## AIM
Your task is to restate the data word for word.

## DATA EXTRACT

##########

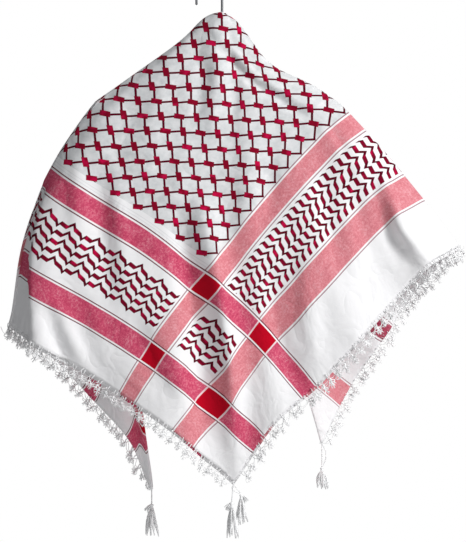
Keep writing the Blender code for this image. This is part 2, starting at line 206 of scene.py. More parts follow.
# %% The fan of lines
# cut_* and turn_* are degrees from straight down, positive to the right; depth_* is mm behind the
# hanger; reach_* is the hanging length over the flat length.
Line = namedtuple("Line", "cut_top cut_hem turn_neck turn_top turn_hem "
                          "depth_neck depth_top depth_hem reach_top reach_hem")
LINES = [Line(*row) for row in (
    # left flap behind the hanger, from the fold edge outwards
    (-90.0, -90.0, -60, -24.0, -8.5, 13, 17, 50, 1.00, 0.890),
    (-85.0, -84.5, -66, -28.8, -10.4, 11, 20, 58, 1.00, 0.925),
    (-79.0, -77.0, -71, -34.6, -13.6, 9, 18, 50, 1.01, 0.950),
    (-72.0, -70.0, -76, -41.5, -19.2, 6, 19, 64, 1.03, 0.960),
    (-66.0, -61.0, -81, -47.3, -26.6, 3, 16, 50, 1.04, 0.965),
    (-60.5, -53.0, -85, -52.2, -32.8, 0, 10, 36, 1.05, 0.985),
    (-56.0, -47.5, -87, -55.2, -34.8, -3, 0, 6, 1.06, 0.994),
    # front
    (-51.5, -43.5, -84, -52.4, -32.8, -6, -10, -20, 1.06, 0.994),
    (-47.0, -39.0, -76, -47.5, -29.2, -9, -14, -36, 1.05, 0.990),
    (-36.0, -31.0, -58, -35.0, -22.0, -13, -18, -36, 1.02, 0.970),
    (-24.5, -22.0, -38, -22.0, -14.3, -16, -20, -50, 0.99, 0.953),
    (-14.0, -13.0, -18, -10.0, -6.2, -18, -21, -60, 0.985, 0.934),
    (-4.8, -4.8, -2, 0.6, 1.4, -19, -22, -44, 0.985, 0.937),
    (3.0, 3.0, 12, 9.0, 7.1, -19, -22, -62, 0.985, 0.948),
    (11.0, 10.4, 26, 17.4, 13.6, -18, -21, -52, 0.985, 0.984),
    (18.5, 20.0, 42, 25.6, 21.7, -16, -19, -58, 0.99, 1.000),
    (26.0, 30.0, 52, 33.6, 30.3, -13, -18, -44, 1.00, 1.005),
    (33.0, 38.6, 58, 41.4, 38.6, -9, -17, -46, 1.01, 1.000),
    (40.5, 44.0, 63, 49.5, 43.2, -6, -10, -24, 1.04, 1.020),
    (44.5, 48.0, 66, 52.3, 45.6, -3, 0, 2, 1.055, 1.035),
    # right flap behind the hanger
    (48.5, 52.5, 70, 49.5, 43.4, 0, 10, 34, 1.055, 1.020),
    (54.0, 58.0, 67, 44.4, 38.6, 3, 16, 38, 1.04, 1.010),
    (61.0, 65.5, 63, 37.6, 33.0, 6, 18, 64, 1.02, 0.995),
    (70.0, 73.5, 58, 29.0, 27.2, 9, 20, 46, 1.00, 0.980),
    (80.0, 82.0, 52, 19.5, 18.9, 12, 20, 70, 1.00, 0.980),
    (90.0, 90.0, 45, 10.0, 13.2, 13, 18, 52, 1.00, 0.965),
)]
FRONT_CORNER = 12
LAST = len(LINES) - 1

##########

## EXERCISE ANSWER
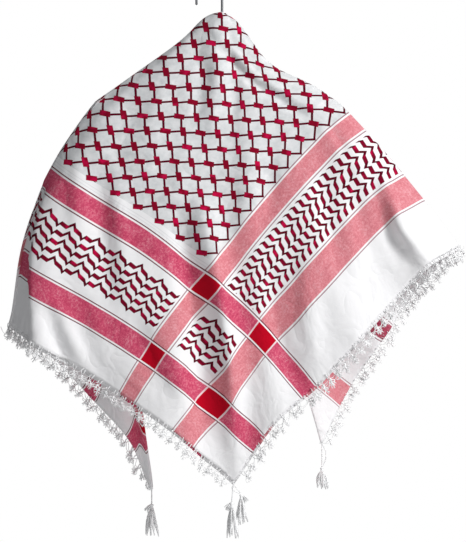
Keep writing the Blender code for this image. This is part 2, starting at line 206 of scene.py. More parts follow.
# %% The fan of lines
# cut_* and turn_* are degrees from straight down, positive to the right; depth_* is mm behind the
# hanger; reach_* is the hanging length over the flat length.
Line = namedtuple("Line", "cut_top cut_hem turn_neck turn_top turn_hem "
                          "depth_neck depth_top depth_hem reach_top reach_hem")
LINES = [Line(*row) for row in (
    # left flap behind the hanger, from the fold edge outwards
    (-90.0, -90.0, -60, -24.0, -8.5, 13, 17, 50, 1.00, 0.890),
    (-85.0, -84.5, -66, -28.8, -10.4, 11, 20, 58, 1.00, 0.925),
    (-79.0, -77.0, -71, -34.6, -13.6, 9, 18, 50, 1.01, 0.950),
    (-72.0, -70.0, -76, -41.5, -19.2, 6, 19, 64, 1.03, 0.960),
    (-66.0, -61.0, -81, -47.3, -26.6, 3, 16, 50, 1.04, 0.965),
    (-60.5, -53.0, -85, -52.2, -32.8, 0, 10, 36, 1.05, 0.985),
    (-56.0, -47.5, -87, -55.2, -34.8, -3, 0, 6, 1.06, 0.994),
    # front
    (-51.5, -43.5, -84, -52.4, -32.8, -6, -10, -20, 1.06, 0.994),
    (-47.0, -39.0, -76, -47.5, -29.2, -9, -14, -36, 1.05, 0.990),
    (-36.0, -31.0, -58, -35.0, -22.0, -13, -18, -36, 1.02, 0.970),
    (-24.5, -22.0, -38, -22.0, -14.3, -16, -20, -50, 0.99, 0.953),
    (-14.0, -13.0, -18, -10.0, -6.2, -18, -21, -60, 0.985, 0.934),
    (-4.8, -4.8, -2, 0.6, 1.4, -19, -22, -44, 0.985, 0.937),
    (3.0, 3.0, 12, 9.0, 7.1, -19, -22, -62, 0.985, 0.948),
    (11.0, 10.4, 26, 17.4, 13.6, -18, -21, -52, 0.985, 0.984),
    (18.5, 20.0, 42, 25.6, 21.7, -16, -19, -58, 0.99, 1.000),
    (26.0, 30.0, 52, 33.6, 30.3, -13, -18, -44, 1.00, 1.005),
    (33.0, 38.6, 58, 41.4, 38.6, -9, -17, -46, 1.01, 1.000),
    (40.5, 44.0, 63, 49.5, 43.2, -6, -10, -24, 1.04, 1.020),
    (44.5, 48.0, 66, 52.3, 45.6, -3, 0, 2, 1.055, 1.035),
    # right flap behind the hanger
    (48.5, 52.5, 70, 49.5, 43.4, 0, 10, 34, 1.055, 1.020),
    (54.0, 58.0, 67, 44.4, 38.6, 3, 16, 38, 1.04, 1.010),
    (61.0, 65.5, 63, 37.6, 33.0, 6, 18, 64, 1.02, 0.995),
    (70.0, 73.5, 58, 29.0, 27.2, 9, 20, 46, 1.00, 0.980),
    (80.0, 82.0, 52, 19.5, 18.9, 12, 20, 70, 1.00, 0.980),
    (90.0, 90.0, 45, 10.0, 13.2, 13, 18, 52, 1.00, 0.965),
)]
FRONT_CORNER = 12
LAST = len(LINES) - 1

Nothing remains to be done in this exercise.